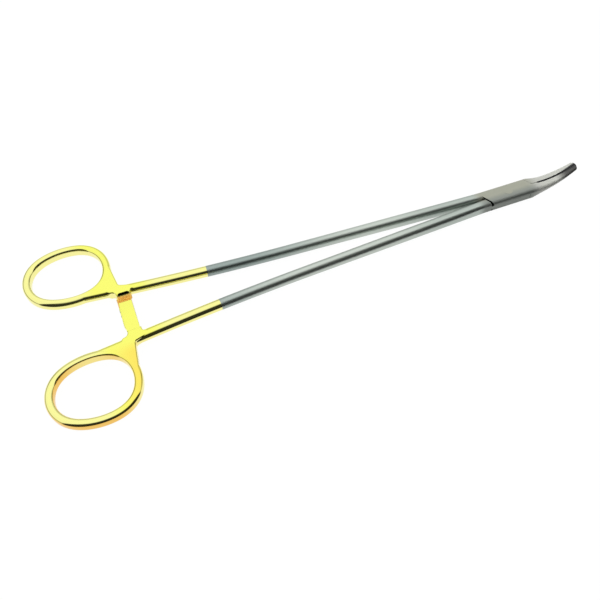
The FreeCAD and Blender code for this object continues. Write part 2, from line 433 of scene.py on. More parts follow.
@dataclass
class Handle:
    """Finger ring, web, ratchet boss and ratchet bar of one half."""

    shank: Shank
    ring_length: float = 32.8
    ring_breadth: float = 29.2
    band: float = 3.0
    lean: float = 0.32
    shoulder: float = 0.38
    edge: float = 1.1
    crown: float = 0.1
    inner_side_edge: float = 1.45
    inner_side_slope: float = 0.5
    inner_side_spread: float = 1.0
    clear: float = 1.4
    tuck: float = 0.4
    thickness: float = 4.0
    web_edge: float = 0.6
    web_root: float = 0.18
    web_outer_root: float = -0.1
    web_inner_edge: float = 1.9
    web_line: float = 2.3
    web_crook: float = 1.8
    web_bend: float = 1.98
    web_sink: float = 0.02
    web_fade: float = 1.0
    web_corner: float = 1.2
    web_outer_lead: float = 0.6
    web_outer_slant: float = 1.9
    ratchet_back: float = 163.4
    boss_stand: float = 1.65
    boss_lead: float = 0.5
    boss_crook: float = 1.0
    boss_taper: float = 2.6
    boss_corner: float = 0.25
    boss_edge: float = 0.6
    boss_fade: float = 0.8
    bar_root: float = 0.6
    bar_width: float = 4.8
    bar_end_gap: float = 3.1
    bar_ledge: float = 0.0
    bar_edge: float = 0.12
    bar_lower_round: float = 0.2
    bar_upper_round: float = 0.1
    crest_round: float = 0.05
    tooth_count: int = 4
    tooth_pitch: float = 2.1
    tooth_depth: float = 0.6
    tooth_ramp: float = 0.85
    crest_gap: float = 0.14
    ring_points: int = 288
    ring_arc_points: int = 12
    line_points: int = 24
    ratchet_side: float = field(init=False)
    ring_back: float = field(init=False)
    ring_side: float = field(init=False)
    boss_face: float = field(init=False)

    def __post_init__(self) -> None:
        """Works out where the ring and the boss lie."""
        self.ratchet_side = float(self.shank.side(np.array([self.ratchet_back]))[0])
        self.ring_back = self.ratchet_back + self.clear + self.ring_length / 2
        self.ring_side = self.ratchet_side + self.ring_breadth / 2 - self.tuck
        self.boss_face = self.ratchet_side - self.shank.diameter / 2 - self.boss_stand

    def ring_line(self) -> tuple[np.ndarray, np.ndarray]:
        """Middle line of the band and its outward normals.

        An ellipse whose breadth has a second and a third harmonic added, which lean it
        towards the shank and square its sides. The normals are square to its derivative.

        Returns:
            Points and unit normals, by row.
        """
        turn = 2 * np.pi * np.arange(self.ring_points) / self.ring_points
        half_long = (self.ring_length - self.band) / 2
        half_wide = (self.ring_breadth - self.band) / 2
        x = half_long * np.cos(turn)
        y = half_wide * np.sin(turn) + self.lean * np.sin(2 * turn)
        y += self.shoulder * np.sin(3 * turn)
        slope_x = -half_long * np.sin(turn)
        slope_y = half_wide * np.cos(turn) + 2 * self.lean * np.cos(2 * turn)
        slope_y += 3 * self.shoulder * np.cos(3 * turn)
        normal = np.stack([slope_y, -slope_x], axis=1)
        normal /= np.linalg.norm(normal, axis=1)[:, None]
        return np.stack([x - self.ring_back, y + self.ring_side], axis=1), normal

    def ring(self) -> Solid:
        """Band carried along the ring's middle line.

        Its section is a rectangle with round corners whose faces fall away towards the
        sides by the crown times the squared share of the half width. Towards the other
        half's ring, by a bell curve over the angle, the outer corners are rounder and the
        crest moves inwards, most in the middle of the band and not at all at its sides.

        Returns:
            The ring on the +Y side.
        """
        line, normal = self.ring_line()
        half_band, half_thick = self.band / 2, self.thickness / 2
        turn = 2 * np.pi * np.arange(self.ring_points) / self.ring_points - 1.5 * np.pi
        near = np.exp(-(np.arctan2(np.sin(turn), np.cos(turn)) / self.inner_side_spread) ** 2)
        halves = [np.full(self.ring_points, half) for half in (half_band, half_thick)]
        rounder = self.edge + (self.inner_side_edge - self.edge) * near
        inner = rounded_rectangle(*halves, np.full_like(near, self.edge), self.ring_arc_points)
        outer = rounded_rectangle(*halves, rounder, self.ring_arc_points)
        across, up = np.where(outer[0] > 0, outer, inner)
        across = across - self.inner_side_slope * near[:, None] * (1 - (across / half_band) ** 2)
        fall = self.crown * (across / half_band) ** 2 * (np.abs(up) / half_thick) ** 4
        up = up - np.sign(up) * fall
        plan = line[:, None, :] + normal[:, None, :] * across[:, :, None]
        return lofted(np.concatenate([plan, up[:, :, None]], axis=2), rows_closed=True)

    def web_and_boss(self) -> Solid:
        """Flat web from the ring to the shank, with the boss that carries the bar.

        Its rim is rounder along the ring's inner side and along the boss's face, and eases
        to the usual edge where these end.

        Returns:
            The web on the +Y side, open to the ring's middle line.
        """
        front = -(self.ratchet_back - self.bar_width / 2 - self.boss_lead)
        rear = -(self.ratchet_back + self.bar_width / 2)
        inner_side = self.ring_side - (self.ring_breadth - self.band) / 2
        outer_side = self.ratchet_side + self.shank.diameter / 2
        web_front = -(self.ratchet_back + self.web_outer_lead)
        root = -(self.ring_back + self.web_root * self.ring_length)
        bar_side = inner_side - self.web_line
        bend = rear - self.web_bend
        along_ring = [(x, float(np.interp(x, [root, rear], [inner_side, bar_side])), 0.0)
                      for x in np.linspace(root, bend, self.line_points)]
        face_ends = (rear + self.boss_corner, front - self.boss_corner)
        along_boss = [(x, self.boss_face, 0.0)
                      for x in np.linspace(*face_ends, self.line_points)[1:-1]]
        outline = filleted([
            *along_ring,
            (rear, bar_side, self.web_crook),
            (rear, self.boss_face, self.boss_corner),
            *along_boss,
            (front, self.boss_face, self.boss_corner),
            (front, self.ratchet_side - self.shank.diameter / 2, self.boss_crook),
            (front + self.boss_taper, self.ratchet_side - self.shank.diameter / 4, 0.0),
            (front + self.boss_taper, self.ratchet_side, 0.0),
            (web_front, outer_side, self.web_corner),
            (web_front - self.web_outer_slant,
             self.ring_side - self.web_outer_root * self.ring_breadth, 0.0),
            (-self.ring_back, self.ring_side, 0.0),
        ])
        half_height = self.thickness / 2 - self.web_sink
        fade = np.clip((bend - outline[:, 0]) / self.web_fade, 0.0, 1.0)
        along_inner = outline[:, 1] < inner_side + self.web_edge
        rounder = np.where(along_inner, fade * fade * (3 - 2 * fade), 0.0)
        edge = self.web_edge + (self.web_inner_edge - self.web_edge) * rounder
        from_end = np.minimum(outline[:, 0] - face_ends[0], face_ends[1] - outline[:, 0])
        on_face = outline[:, 1] < self.boss_face + self.boss_corner / 2
        worn_edge_and_slit_shade = np.clip(from_end / self.boss_fade, 0.0, 1.0) * on_face
        edge = edge + (self.boss_edge - self.web_edge) * worn_edge_and_slit_shade
        block = slab(outline, -half_height, half_height, edge, arc_points=10)
        line, _ = self.ring_line()
        return block - slab(line, -self.thickness, self.thickness)

    def bar(self) -> Solid:
        """Bar that reaches past the middle, with saw teeth on its upper face.

        Returns:
            The bar of the half on the +Y side.
        """
        half_thick = self.thickness / 2
        crest = -self.crest_gap / 2
        floor = crest - self.tooth_depth
        start = -self.tooth_count * self.tooth_pitch / 2
        end = -(self.boss_face - self.bar_end_gap)
        inside, outside = self.boss_face + self.bar_root, self.boss_face - self.bar_root
        profile = [(end, -half_thick, self.bar_lower_round), (inside, -half_thick, 0.0)]
        profile += [(inside, crest, 0.0), (outside, crest, 0.0)]
        profile += [(outside, floor, 0.0), (-start, floor, 0.0)]
        for tooth in reversed(range(self.tooth_count)):
            foot = start + tooth * self.tooth_pitch
            top = foot + self.tooth_ramp * self.tooth_pitch
            profile += [(top, crest, self.crest_round), (foot, floor, 0.0)]
        profile += [(end, floor, self.bar_upper_round)]
        rear = -self.ratchet_back - self.bar_width / 2 - self.bar_ledge
        front = -self.ratchet_back + self.bar_width / 2
        upright = slab(filleted(profile, arc_points=5), rear, front, self.bar_edge, arc_points=4)
        return upright.moved(np.array([[0.0, 0.0, 1.0], [1.0, 0.0, 0.0], [0.0, 1.0, 0.0]]))

    def solid(self) -> Solid:
        """Ring, web, boss, bar and shank as one forging, on the +Y side."""
        return self.ring() | self.web_and_boss() | self.bar() | self.shank.solid()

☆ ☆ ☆

§ **WHAT IS BEING ASKED**
Return the opening line of the data and every line after it through the line containing "boss_face: float = field(init=False)", please, exactly as written and with nothing added.

§ **ANSWER FOR THIS EXERCISE**
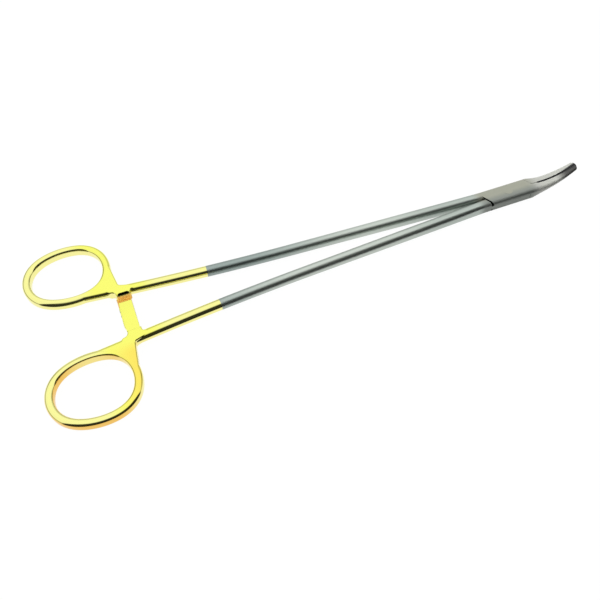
The FreeCAD and Blender code for this object continues. Write part 2, from line 433 of scene.py on. More parts follow.
@dataclass
class Handle:
    """Finger ring, web, ratchet boss and ratchet bar of one half."""

    shank: Shank
    ring_length: float = 32.8
    ring_breadth: float = 29.2
    band: float = 3.0
    lean: float = 0.32
    shoulder: float = 0.38
    edge: float = 1.1
    crown: float = 0.1
    inner_side_edge: float = 1.45
    inner_side_slope: float = 0.5
    inner_side_spread: float = 1.0
    clear: float = 1.4
    tuck: float = 0.4
    thickness: float = 4.0
    web_edge: float = 0.6
    web_root: float = 0.18
    web_outer_root: float = -0.1
    web_inner_edge: float = 1.9
    web_line: float = 2.3
    web_crook: float = 1.8
    web_bend: float = 1.98
    web_sink: float = 0.02
    web_fade: float = 1.0
    web_corner: float = 1.2
    web_outer_lead: float = 0.6
    web_outer_slant: float = 1.9
    ratchet_back: float = 163.4
    boss_stand: float = 1.65
    boss_lead: float = 0.5
    boss_crook: float = 1.0
    boss_taper: float = 2.6
    boss_corner: float = 0.25
    boss_edge: float = 0.6
    boss_fade: float = 0.8
    bar_root: float = 0.6
    bar_width: float = 4.8
    bar_end_gap: float = 3.1
    bar_ledge: float = 0.0
    bar_edge: float = 0.12
    bar_lower_round: float = 0.2
    bar_upper_round: float = 0.1
    crest_round: float = 0.05
    tooth_count: int = 4
    tooth_pitch: float = 2.1
    tooth_depth: float = 0.6
    tooth_ramp: float = 0.85
    crest_gap: float = 0.14
    ring_points: int = 288
    ring_arc_points: int = 12
    line_points: int = 24
    ratchet_side: float = field(init=False)
    ring_back: float = field(init=False)
    ring_side: float = field(init=False)
    boss_face: float = field(init=False)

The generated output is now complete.